EXERCISE REQUIREMENTS:
Pick out every line holding the string "joints" and copy it.
===== SUPPLIED MATERIAL =====
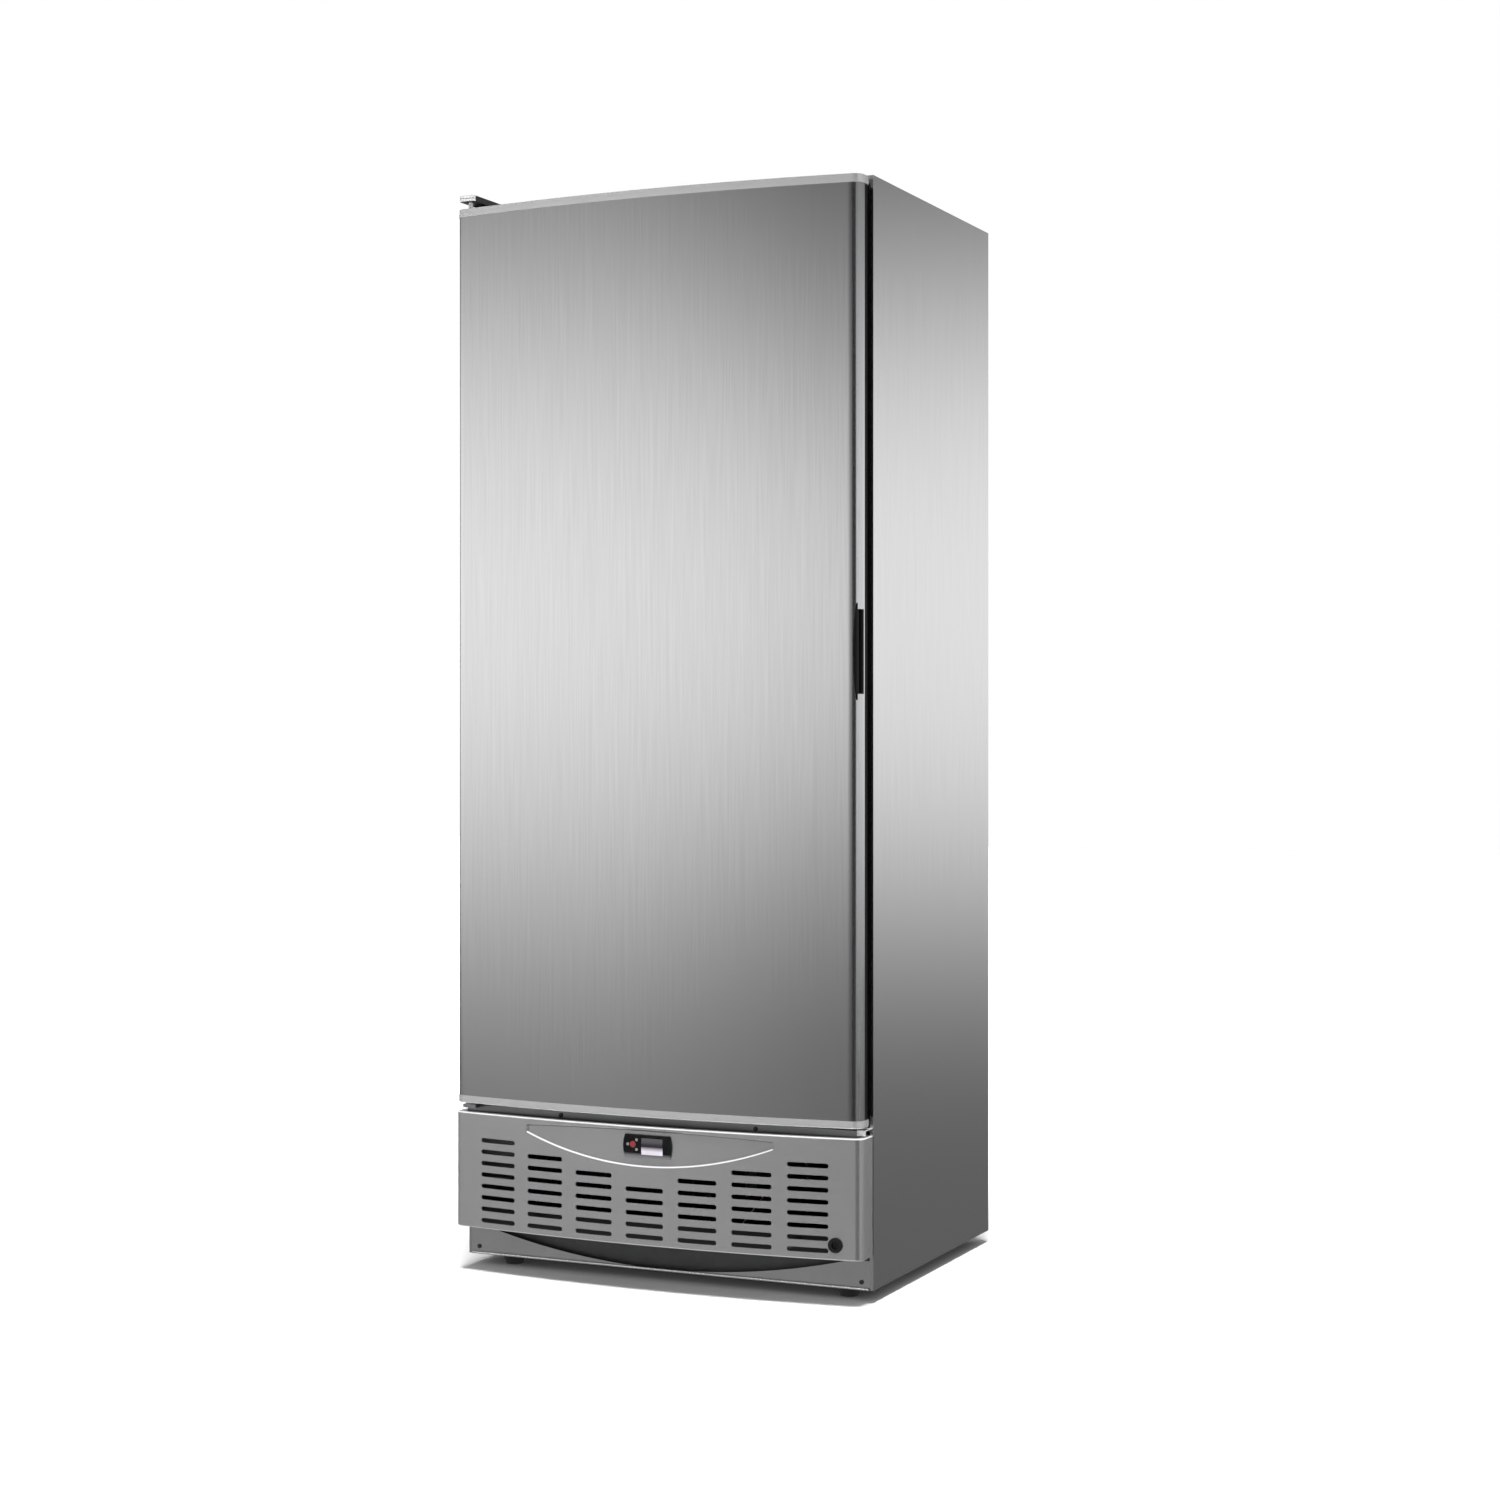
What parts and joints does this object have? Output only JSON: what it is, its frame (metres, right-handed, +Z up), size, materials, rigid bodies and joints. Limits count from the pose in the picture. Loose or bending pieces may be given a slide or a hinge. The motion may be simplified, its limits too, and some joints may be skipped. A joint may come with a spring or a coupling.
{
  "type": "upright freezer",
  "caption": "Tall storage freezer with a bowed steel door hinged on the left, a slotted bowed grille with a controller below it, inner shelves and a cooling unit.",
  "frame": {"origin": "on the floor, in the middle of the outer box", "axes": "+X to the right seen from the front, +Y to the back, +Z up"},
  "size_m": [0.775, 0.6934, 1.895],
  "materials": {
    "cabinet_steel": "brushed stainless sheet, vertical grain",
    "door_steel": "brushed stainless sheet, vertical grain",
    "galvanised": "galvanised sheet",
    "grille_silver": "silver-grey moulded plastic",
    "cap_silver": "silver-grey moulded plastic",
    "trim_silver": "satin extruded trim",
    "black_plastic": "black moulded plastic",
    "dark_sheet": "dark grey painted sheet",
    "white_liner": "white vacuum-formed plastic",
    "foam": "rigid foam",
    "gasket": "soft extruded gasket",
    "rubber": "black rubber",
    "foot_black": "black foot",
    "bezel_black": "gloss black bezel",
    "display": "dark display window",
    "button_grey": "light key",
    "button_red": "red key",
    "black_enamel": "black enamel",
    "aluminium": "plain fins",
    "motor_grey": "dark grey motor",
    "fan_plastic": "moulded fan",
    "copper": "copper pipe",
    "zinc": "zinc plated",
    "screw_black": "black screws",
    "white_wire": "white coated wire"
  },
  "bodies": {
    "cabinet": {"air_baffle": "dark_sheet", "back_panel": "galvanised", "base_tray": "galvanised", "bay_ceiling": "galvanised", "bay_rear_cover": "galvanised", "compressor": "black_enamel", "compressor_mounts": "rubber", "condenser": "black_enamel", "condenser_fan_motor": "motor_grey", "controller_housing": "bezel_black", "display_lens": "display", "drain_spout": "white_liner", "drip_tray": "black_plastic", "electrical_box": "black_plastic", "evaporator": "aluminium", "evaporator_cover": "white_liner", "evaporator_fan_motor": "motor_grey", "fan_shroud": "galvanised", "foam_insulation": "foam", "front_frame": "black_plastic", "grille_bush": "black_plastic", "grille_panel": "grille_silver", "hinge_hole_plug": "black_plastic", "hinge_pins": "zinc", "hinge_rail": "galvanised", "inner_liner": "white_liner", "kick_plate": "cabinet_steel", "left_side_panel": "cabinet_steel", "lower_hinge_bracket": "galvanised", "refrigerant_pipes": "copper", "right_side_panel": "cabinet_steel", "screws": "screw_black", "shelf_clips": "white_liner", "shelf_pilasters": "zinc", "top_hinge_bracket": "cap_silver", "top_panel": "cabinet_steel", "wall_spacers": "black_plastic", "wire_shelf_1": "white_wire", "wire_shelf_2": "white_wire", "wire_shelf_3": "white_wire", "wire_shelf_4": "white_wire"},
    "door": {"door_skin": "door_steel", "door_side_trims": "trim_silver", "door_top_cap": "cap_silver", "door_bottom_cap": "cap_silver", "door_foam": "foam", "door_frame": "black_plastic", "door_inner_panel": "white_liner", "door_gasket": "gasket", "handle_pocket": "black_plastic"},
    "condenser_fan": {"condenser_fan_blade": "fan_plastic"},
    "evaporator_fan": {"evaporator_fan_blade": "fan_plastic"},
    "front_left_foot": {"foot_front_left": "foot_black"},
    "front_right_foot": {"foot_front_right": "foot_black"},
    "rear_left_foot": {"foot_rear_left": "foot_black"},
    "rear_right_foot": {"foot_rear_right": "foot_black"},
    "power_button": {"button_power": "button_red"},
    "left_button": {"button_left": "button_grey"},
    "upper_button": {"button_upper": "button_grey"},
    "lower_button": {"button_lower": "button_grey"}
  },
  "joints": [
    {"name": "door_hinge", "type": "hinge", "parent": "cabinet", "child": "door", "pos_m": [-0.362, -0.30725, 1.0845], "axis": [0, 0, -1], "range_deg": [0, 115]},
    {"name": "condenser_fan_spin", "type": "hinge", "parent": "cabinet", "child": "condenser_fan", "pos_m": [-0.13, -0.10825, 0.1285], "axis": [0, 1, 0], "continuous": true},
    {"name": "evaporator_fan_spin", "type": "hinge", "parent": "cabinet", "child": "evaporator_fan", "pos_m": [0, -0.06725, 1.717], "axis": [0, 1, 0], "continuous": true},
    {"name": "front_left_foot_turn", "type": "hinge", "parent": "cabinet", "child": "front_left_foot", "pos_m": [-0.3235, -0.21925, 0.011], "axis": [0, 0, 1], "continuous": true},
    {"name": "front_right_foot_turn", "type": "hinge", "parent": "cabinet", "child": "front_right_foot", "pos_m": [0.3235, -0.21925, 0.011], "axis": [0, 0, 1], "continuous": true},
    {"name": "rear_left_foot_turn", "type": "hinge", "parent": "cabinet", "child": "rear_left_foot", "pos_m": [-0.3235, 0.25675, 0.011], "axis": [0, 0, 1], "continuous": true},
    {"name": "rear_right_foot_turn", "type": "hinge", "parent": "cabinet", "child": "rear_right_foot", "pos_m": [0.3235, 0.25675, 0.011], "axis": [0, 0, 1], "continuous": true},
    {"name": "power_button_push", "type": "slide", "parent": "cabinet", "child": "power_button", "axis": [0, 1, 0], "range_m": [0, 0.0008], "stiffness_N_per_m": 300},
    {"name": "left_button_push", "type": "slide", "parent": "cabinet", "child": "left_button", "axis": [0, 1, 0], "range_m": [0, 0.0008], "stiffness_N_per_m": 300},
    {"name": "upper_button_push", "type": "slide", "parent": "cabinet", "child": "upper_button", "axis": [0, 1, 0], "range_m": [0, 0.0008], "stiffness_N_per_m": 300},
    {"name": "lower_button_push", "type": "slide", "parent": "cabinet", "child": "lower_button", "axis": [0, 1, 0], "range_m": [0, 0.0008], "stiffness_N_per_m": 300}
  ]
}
=====
ANSWER TO THIS TASK:
What parts and joints does this object have? Output only JSON: what it is, its frame (metres, right-handed, +Z up), size, materials, rigid bodies and joints. Limits count from the pose in the picture. Loose or bending pieces may be given a slide or a hinge. The motion may be simplified, its limits too, and some joints may be skipped. A joint may come with a spring or a coupling.
  "joints": [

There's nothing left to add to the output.